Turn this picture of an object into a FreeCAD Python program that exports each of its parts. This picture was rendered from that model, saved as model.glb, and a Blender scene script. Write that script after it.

* * *

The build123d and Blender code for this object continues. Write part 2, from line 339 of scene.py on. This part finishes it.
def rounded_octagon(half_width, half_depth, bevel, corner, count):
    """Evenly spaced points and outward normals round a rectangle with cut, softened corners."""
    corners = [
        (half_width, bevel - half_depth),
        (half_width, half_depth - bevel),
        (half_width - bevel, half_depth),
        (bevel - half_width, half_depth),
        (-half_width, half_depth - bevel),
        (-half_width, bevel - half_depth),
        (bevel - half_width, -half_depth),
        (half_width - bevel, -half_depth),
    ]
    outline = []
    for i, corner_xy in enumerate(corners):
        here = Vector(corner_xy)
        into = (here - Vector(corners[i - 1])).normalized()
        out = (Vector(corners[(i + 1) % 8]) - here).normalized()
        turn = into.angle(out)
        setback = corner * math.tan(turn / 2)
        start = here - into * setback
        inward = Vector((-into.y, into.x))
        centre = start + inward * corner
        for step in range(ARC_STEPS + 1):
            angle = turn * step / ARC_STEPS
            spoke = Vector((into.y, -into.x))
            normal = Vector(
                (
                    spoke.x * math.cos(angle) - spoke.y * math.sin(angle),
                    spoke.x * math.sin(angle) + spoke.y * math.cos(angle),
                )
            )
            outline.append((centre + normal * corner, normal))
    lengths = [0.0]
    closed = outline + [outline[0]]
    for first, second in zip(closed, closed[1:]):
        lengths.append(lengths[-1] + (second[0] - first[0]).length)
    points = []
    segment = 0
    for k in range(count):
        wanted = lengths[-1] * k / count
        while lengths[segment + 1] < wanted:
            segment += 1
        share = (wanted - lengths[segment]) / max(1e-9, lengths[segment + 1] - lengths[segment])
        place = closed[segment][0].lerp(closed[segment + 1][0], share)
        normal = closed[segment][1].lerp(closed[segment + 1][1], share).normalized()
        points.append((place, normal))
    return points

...

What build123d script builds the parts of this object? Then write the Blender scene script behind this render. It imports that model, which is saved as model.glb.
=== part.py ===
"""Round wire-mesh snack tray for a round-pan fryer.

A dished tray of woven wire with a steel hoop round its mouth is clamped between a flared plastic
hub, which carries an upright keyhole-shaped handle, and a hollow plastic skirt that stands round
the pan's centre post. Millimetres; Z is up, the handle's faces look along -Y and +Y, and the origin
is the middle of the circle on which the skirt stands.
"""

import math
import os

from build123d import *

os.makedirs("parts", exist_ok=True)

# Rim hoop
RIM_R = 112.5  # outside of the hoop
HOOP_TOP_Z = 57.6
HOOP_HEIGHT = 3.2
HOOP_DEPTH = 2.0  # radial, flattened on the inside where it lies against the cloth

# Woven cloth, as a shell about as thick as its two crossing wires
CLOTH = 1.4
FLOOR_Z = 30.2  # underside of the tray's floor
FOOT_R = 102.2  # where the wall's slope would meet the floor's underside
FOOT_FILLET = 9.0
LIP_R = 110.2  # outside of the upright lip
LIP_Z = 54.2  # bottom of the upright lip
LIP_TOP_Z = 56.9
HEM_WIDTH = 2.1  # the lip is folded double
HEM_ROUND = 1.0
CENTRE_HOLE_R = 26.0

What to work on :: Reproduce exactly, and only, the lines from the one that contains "What build123d script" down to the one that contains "a round-pan fryer.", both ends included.

Right answer ::
What build123d script builds the parts of this object? Then write the Blender scene script behind this render. It imports that model, which is saved as model.glb.
=== part.py ===
"""Round wire-mesh snack tray for a round-pan fryer.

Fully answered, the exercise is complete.